I work in prints and book arts, with drawing being a constant activity, even though I don't end up exhibiting drawings. I am interested in art that touches on social issues, although I use a broad interpretation of what that includes. I am influenced by studying the history of print artists- from its great statements of political and social content (Kollwitz, Dix, Rouault) to the many artists who are more obscure than they should be because they worked primarily in prints (Munakata, the early Iowa printmakers, Karl Schrag, etc.). Printmaking and book arts have a tremendous history, even though much of it is hard to find.
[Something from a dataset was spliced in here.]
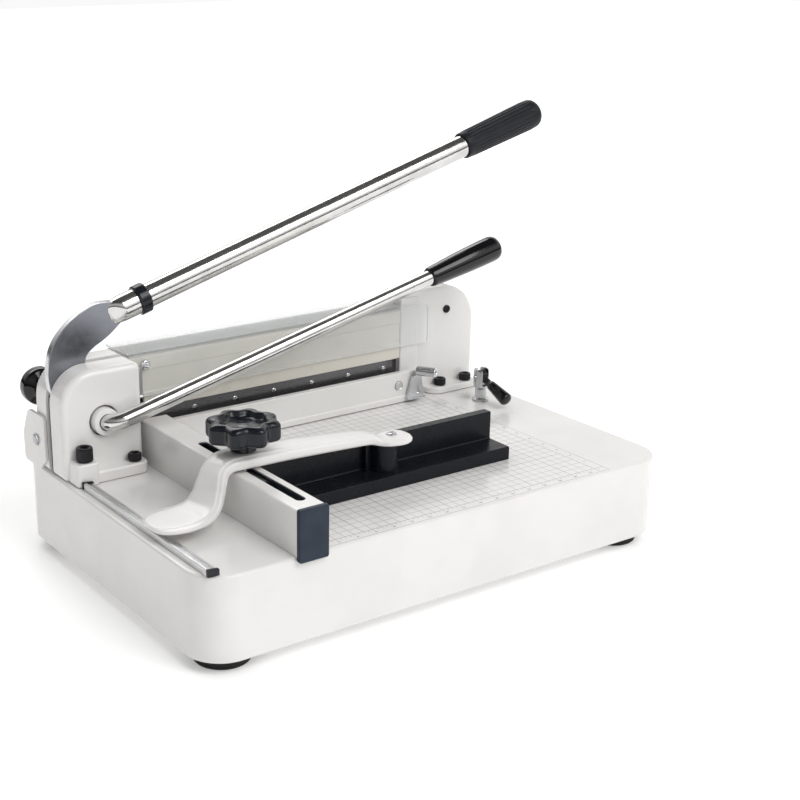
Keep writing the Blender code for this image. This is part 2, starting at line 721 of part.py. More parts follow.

My work has been framed by my experience of taking student groups to the South Pacific. I take a group of students there every other year. Drawing from nature in national parks, studying both historical and contemporary art that draws upon the indigenous traditions in those countries, and meeting contemporary artists there has greatly broadened my view of art and of the world. I spend hundreds of hours in drawing from nature. I also look to the arts of Japan as an example of how a sense of the importance of nature can permeate a culture. It is obvious that modern society has a flawed relationship with nature and that this is at the root of our ecological crisis. I feel that we can look to other cultures for a healthier model of a relationship with nature. I have no intention of imitating the work that I see from other cultures, but I do have a deep desire to learn from it. This issue of how our art and culture reflect our relationship with the natural world is the primary subject matter of my work.

After working figuratively for over twenty years, I began working in a more abstract style because it felt like the best way to explore what interests me. I want to see the art world become more concerned with passionately held beliefs and beauty, and less concerned with irony or market based strategies. I believe that art should be a part of people's lives, and that it has the power to change the way we view the world.